Prison phone calls 'too expensive'

Consumer groups said on Tuesday they have made a "super-complaint" to the communications watchdog Ofcom about excessively high costs of making calls from prisons.

The groups said a 30-minute call from a prison to a landline costs seven times more than a similar call from a public phone box. They said the costs are so high that half of all calls from jail last less than three minutes.

"Just because the consumers are prisoners it doesn't mean they should be exploited and pay well over the odds for telephone calls," said Philip Cullum, acting chief executive of the National Consumer Council (NCC).

"A super-complaint is not a move we take lightly and comes on the back of anxieties raised by other official bodies."

The NCC, along with its Welsh and Scottish counterparts, argue that the charges applied by BT in England and Wales and Siemens in Scotland appear unrelated to the cost of providing the service.

They said that the high charges come as other basic phone services have fallen 60 percent.

However BT said the costs could not simply be compared in this way and added that the charges are set in agreement with prison authorities.

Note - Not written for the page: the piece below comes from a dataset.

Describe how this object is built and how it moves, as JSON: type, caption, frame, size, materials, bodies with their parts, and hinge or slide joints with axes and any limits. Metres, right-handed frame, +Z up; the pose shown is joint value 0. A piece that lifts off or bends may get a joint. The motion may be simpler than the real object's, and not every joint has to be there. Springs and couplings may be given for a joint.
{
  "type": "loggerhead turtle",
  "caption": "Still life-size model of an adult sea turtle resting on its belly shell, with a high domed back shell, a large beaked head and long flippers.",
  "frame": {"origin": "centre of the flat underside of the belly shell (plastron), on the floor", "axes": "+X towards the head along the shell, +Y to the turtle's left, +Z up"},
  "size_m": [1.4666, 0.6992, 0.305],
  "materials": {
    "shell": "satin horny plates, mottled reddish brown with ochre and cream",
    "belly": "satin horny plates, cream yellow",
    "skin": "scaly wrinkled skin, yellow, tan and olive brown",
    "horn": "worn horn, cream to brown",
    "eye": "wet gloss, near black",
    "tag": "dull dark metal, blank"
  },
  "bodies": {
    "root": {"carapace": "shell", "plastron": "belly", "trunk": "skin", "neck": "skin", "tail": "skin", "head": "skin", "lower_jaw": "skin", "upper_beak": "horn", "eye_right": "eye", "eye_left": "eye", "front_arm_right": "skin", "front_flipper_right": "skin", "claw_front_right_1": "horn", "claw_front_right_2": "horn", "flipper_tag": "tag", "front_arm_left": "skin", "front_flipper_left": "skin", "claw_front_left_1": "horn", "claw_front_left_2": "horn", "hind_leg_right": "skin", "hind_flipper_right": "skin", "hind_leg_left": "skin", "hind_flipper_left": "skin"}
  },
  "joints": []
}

"The service is not comparable to any other payphone service as it requires a great deal of investment in security and monitoring which is essential to the specific requirements of Her Majesty's Prison Service," it said in a statement.

Ofcom will now have 90 days to investigate the claims and to make a response.

The Prison Reform Trust, which is backing the complaint, said prisoners are far less likely to reoffend if they have a supportive family network to return to on their release.

"Prisoners staying in touch with their families is known to reduce risk, both of re-offending on release and of suicide and self-harm in prison, so it is in everyone's interest to enable people to phone home," said the Trust's director Juliet Lyon.

"Prohibitive call charges may make a profit for some but they do nothing to create a safer society."